FineCapEval, a new benchmark dataset for evaluating fine-grained image captioning models, was also created by the team. This dataset contains 500 images from the MS COCO test split and the Validation of Conceptual Captions split. Five human workers described the image background, the objects in the image, including shape and colour, the relationships among the objects, such as spatial relationships, and a detailed caption that included all three aspects. For each of those four criteria, the dataset contains 1k images with 5k captions.
The team used the COCO dataset as a benchmark to compare the captions of their model to those of several baseline models.
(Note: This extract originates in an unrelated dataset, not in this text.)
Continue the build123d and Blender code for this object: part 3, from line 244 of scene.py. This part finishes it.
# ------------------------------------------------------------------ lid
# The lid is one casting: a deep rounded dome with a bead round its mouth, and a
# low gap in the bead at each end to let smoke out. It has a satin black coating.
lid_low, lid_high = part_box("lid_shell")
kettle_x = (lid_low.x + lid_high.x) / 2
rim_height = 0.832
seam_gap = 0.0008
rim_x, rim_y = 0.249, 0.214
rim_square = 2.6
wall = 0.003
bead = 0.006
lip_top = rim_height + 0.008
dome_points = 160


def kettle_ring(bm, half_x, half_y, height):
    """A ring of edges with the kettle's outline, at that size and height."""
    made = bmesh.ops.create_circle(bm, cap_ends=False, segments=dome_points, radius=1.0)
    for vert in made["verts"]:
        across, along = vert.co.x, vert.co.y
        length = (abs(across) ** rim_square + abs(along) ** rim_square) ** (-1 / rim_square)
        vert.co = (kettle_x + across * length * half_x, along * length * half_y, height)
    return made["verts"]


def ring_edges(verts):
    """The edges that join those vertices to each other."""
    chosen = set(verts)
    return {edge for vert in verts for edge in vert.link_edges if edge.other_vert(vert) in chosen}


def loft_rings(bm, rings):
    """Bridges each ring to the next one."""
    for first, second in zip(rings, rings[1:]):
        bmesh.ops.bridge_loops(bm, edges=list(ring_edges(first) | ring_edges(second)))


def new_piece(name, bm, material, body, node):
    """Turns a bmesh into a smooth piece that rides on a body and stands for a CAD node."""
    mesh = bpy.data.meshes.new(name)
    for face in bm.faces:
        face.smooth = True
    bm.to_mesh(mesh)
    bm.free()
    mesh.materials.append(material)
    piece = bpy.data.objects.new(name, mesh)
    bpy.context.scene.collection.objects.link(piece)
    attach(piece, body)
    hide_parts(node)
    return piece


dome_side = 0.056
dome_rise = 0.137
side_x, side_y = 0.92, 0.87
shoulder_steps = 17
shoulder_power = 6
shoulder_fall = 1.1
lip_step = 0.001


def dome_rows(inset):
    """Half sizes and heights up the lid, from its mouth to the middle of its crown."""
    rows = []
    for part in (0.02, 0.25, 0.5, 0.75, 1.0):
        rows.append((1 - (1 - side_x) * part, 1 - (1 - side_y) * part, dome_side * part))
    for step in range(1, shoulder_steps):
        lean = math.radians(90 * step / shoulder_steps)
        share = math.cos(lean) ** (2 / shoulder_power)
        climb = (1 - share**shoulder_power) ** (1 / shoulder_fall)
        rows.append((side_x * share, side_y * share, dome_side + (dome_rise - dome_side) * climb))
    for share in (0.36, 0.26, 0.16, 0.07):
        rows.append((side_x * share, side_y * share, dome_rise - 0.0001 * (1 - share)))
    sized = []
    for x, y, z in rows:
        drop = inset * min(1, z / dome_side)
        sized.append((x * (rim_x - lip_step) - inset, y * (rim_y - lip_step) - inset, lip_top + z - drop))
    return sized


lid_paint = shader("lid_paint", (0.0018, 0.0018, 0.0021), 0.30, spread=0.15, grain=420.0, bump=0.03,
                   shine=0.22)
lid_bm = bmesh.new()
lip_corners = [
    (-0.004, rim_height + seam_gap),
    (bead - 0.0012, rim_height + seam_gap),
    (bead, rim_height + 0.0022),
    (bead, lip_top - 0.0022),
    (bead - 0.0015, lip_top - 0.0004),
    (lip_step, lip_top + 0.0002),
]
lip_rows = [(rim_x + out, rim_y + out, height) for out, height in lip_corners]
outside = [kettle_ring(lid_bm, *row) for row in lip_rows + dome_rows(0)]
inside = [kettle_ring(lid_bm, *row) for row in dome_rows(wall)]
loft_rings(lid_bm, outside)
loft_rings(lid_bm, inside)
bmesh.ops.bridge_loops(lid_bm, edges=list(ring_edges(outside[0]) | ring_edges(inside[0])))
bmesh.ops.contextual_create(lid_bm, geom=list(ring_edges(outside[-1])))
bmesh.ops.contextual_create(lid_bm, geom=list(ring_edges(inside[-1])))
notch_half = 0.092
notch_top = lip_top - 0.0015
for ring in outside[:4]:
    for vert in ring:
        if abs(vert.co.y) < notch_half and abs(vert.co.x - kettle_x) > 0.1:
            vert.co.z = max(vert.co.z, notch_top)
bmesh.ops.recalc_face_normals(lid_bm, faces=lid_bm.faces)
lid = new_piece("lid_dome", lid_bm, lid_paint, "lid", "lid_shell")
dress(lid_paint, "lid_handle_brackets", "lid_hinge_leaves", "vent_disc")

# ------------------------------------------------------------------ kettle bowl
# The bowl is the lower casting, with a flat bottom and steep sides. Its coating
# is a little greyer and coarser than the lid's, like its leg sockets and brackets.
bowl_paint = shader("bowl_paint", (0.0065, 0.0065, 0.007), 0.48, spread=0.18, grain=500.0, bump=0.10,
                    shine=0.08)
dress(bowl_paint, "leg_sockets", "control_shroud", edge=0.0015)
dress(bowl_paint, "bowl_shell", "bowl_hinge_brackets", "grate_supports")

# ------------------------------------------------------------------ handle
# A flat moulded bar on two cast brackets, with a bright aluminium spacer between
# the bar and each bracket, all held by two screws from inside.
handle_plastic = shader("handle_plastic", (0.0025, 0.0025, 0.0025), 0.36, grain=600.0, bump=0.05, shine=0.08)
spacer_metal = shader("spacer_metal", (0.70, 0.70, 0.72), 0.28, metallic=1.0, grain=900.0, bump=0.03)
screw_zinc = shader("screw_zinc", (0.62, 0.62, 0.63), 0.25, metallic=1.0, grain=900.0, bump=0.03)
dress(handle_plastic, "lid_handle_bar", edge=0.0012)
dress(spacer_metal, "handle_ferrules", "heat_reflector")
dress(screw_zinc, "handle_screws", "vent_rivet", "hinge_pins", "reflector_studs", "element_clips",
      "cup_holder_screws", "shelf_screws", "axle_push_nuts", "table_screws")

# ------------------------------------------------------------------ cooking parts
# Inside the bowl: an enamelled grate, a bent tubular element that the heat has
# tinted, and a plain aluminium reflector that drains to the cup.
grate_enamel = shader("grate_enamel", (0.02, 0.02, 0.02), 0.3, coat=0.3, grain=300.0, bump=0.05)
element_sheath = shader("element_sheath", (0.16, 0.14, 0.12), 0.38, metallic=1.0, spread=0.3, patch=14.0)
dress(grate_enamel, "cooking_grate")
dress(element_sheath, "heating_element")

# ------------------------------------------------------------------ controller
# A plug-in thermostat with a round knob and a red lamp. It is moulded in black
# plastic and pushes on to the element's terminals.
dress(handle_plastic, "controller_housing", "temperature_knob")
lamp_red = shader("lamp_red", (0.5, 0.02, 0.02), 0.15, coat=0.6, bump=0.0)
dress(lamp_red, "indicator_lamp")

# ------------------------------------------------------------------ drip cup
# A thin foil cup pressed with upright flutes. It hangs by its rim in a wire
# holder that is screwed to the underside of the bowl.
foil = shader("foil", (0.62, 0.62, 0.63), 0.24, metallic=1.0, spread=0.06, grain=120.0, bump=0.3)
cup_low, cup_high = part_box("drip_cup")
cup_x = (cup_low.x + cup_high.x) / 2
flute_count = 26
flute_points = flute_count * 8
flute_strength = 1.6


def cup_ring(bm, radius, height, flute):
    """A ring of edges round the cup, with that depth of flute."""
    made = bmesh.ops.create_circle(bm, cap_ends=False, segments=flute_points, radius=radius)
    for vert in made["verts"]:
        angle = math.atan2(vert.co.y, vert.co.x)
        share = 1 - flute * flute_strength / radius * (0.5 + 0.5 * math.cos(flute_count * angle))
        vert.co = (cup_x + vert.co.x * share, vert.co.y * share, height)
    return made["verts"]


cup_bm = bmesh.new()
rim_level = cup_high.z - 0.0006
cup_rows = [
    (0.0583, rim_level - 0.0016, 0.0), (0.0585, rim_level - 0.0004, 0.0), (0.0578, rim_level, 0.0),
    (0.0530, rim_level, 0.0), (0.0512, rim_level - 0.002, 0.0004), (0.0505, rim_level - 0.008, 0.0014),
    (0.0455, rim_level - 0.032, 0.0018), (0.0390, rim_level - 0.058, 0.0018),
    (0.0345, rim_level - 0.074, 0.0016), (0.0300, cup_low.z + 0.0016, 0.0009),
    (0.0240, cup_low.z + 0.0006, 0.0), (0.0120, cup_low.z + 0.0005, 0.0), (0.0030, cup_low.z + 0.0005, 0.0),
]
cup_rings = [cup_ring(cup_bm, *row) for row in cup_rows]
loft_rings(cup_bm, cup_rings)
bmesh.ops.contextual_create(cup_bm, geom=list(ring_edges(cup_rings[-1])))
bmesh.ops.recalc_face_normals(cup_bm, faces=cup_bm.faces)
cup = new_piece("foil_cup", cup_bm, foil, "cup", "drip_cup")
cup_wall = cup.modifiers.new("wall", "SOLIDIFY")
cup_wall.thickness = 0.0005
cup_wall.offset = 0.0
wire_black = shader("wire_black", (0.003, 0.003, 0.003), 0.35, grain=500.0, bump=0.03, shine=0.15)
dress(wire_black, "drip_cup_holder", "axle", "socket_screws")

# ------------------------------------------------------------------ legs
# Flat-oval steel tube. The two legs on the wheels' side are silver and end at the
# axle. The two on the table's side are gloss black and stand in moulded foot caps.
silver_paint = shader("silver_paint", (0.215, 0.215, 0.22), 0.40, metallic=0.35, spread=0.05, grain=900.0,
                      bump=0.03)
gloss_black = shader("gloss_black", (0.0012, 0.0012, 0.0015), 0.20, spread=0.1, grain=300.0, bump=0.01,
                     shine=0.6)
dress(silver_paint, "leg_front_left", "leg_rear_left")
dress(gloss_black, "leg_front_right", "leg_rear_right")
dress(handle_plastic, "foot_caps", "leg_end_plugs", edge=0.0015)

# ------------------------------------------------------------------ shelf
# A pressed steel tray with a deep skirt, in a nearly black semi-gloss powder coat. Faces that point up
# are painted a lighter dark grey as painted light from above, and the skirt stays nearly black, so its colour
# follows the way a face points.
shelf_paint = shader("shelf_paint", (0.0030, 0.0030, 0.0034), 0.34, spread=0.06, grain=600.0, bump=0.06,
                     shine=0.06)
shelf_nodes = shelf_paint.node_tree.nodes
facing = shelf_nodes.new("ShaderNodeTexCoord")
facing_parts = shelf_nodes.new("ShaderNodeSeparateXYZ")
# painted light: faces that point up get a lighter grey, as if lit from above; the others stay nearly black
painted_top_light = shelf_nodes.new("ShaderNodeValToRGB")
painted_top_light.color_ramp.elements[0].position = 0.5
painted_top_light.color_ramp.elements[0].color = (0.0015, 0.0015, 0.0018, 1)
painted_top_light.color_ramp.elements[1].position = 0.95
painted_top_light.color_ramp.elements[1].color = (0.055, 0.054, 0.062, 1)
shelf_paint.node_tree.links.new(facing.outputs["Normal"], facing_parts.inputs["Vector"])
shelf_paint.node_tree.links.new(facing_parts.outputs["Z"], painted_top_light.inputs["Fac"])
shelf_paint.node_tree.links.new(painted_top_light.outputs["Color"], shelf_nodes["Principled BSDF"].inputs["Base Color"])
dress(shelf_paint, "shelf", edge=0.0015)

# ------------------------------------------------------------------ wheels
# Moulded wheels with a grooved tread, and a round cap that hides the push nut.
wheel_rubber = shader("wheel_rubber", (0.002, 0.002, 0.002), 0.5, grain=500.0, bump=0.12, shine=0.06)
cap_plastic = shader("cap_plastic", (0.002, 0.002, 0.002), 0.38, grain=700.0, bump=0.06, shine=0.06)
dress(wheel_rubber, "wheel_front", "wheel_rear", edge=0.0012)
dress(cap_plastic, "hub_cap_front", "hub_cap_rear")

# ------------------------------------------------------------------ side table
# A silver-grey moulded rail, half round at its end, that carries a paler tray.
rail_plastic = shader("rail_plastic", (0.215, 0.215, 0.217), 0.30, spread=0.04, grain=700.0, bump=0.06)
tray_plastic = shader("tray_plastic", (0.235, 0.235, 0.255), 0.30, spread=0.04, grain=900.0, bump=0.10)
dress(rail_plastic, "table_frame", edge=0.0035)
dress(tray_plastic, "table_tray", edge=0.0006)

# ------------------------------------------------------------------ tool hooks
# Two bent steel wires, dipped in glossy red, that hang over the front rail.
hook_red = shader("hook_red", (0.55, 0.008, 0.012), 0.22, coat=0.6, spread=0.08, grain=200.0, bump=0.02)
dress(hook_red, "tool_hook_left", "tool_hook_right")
Although a baseline model outperformed CLIP-S on text-based metrics like BLEU, CLIP-S outperformed on image-text and text-to-image retrieval metrics. It also outperformed baselines on the team’s new FineCapEval benchmark “significantly.” Finally, human judges “strongly” preferred CLIP-S-generated captions over baseline-model-generated captions.
Multimodal image-text AI models are currently being researched. DeepMind’s Flamingo model, which exhibits state-of-the-art few-shot learning capability on several image-text tasks, including image captioning, was recently featured in InfoQ. InfoQ covered Google’s ALIGN model and AliBaba’s M6 model last year, both of which can perform a variety of image-text tasks.
The CLIP-S code and the FineCapEval dataset can be downloaded from GitHub.